Putting the fun back into high street shopping
Following on from his previous blog, James Hale, group creative director at Lick Creative looks at a variety of retailers are doing to ensure customer experience is converted into the all important sale.
Here, James looks are at some examples of the best innovations in retail experiential activations throughout 2017 and 2018.
Topshop put on a summer long activation called Splash! This event cleverly combined experiences, stunts and pop-ups to engage, surprise and delight customers. One outstanding feature of their brand activation was a daring VR experience combined with a real in-store slide. To capture the imagination of visitors further was an immersive sensory summer experience that included the scent of sun lotion being pumped throughout the store. Plus, a special Snapchat filter, created to promote social sharing.
For their flagship Oxford Street store, John Lewis is aiming to offer a concierge-style shopping experience. This includes the introduction of a store ‘experience desk’ with the newly created position of a brand experience manager. The experience manager is on hand to help customers plan their visit. One fifth of the stores footprint has been dedicated to services and experiences, including: eye tests, personal styling, free tech training workshops, and the brand’s first express nail and brow bar. Exclusive events include a pop-up barbershop, make-up masterclass and home design styling.
In Camden, London Dr Martens created a flagship store with a fully personalised experience that emphasises the brands heritage and individual expression. Activations includes a VR station that takes visitors on a virtual tour of the brands original UK factory. Also, the store included a GIF booth for social sharing and a customisation zone, where customers can personalise a pair of DM’s.
In Toronto, Canada Samsung has created the brands most experiential outlet to date. Store features include a kitchen with live demo’s that offer customers sampling taste tests, plus experiential zones for TV, GearVR and Gear360 categories.
The Japanese giant Uniqlo recently opened a new store in Westgate, Oxford. The retailer, who has a reputation for hosting memorable in-store events, launched a number of PR-friendly activations including yoga mornings, mindfulness workshops, and tennis events for children. A good example was the brands ‘Unlock Utopia’ rooftop event at its flagship London store. Making people’s lives better is the brand’s LifeWear ethos and it’s this value that permeates all Uniqlo experiential initiatives.
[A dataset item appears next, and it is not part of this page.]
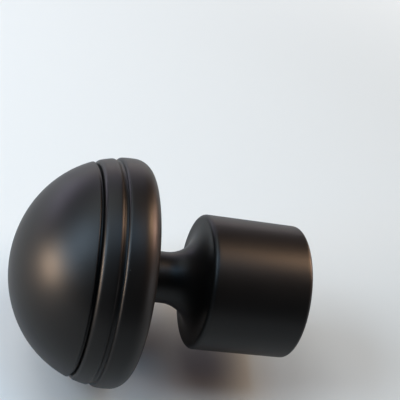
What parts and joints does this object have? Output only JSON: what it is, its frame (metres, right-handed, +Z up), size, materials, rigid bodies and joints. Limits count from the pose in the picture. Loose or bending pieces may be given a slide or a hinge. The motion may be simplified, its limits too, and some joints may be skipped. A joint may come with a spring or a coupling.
{
  "type": "curtain pole finial",
  "caption": "Round-headed finial for a 28 mm curtain pole: a grooved dome on a waisted neck, with a socketed collar and a grub screw beneath.",
  "frame": {"origin": "centre of the socket's blind end, on the pole's axis, where the end of the pole stops", "axes": "+X along the pole's axis out of the collar's mouth, so the head points to -X; +Z up, with the grub screw on the underside"},
  "size_m": [0.0714, 0.0564, 0.0564],
  "materials": {
    "black_coating": "satin black coating with a soft sheen and very fine dust",
    "screw_steel": "black-oxide steel"
  },
  "bodies": {
    "root": {"finial_body": "black_coating", "grub_screw": "screw_steel"}
  },
  "joints": []
}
The Nike New York store has to be one of the most outstanding examples of ‘retailtainment’. The space bridges the gap between digital and physical platforms. This is no better achieved than in the Nike Basketball Trial Zone. Found on the stores fifth floor, the area devoted to the category comprises of half a court in size, with a 23-foot ceiling. Customers are invited to trial and test the basketball shoes on the court. High-definition screens that surround the area recreate famous neighbourhood courts, so fans can experience the closest thing to their sporting nirvana.
When it comes to an immersive tech-infused store experience the latest innovations can be found at Rebecca Minkoff, pioneer of the connected-store concept. The brand’s Manhattan store features cutting edge versions of new and existing technologies, including smart mirrors, touch-screens and a RFID-powered table. All are carefully designed to enhance the customer experience. From interactive displays to personalised fitting rooms that feature mood lighting, shoppers are assisted to browse, order, try and purchase in one seamless experience.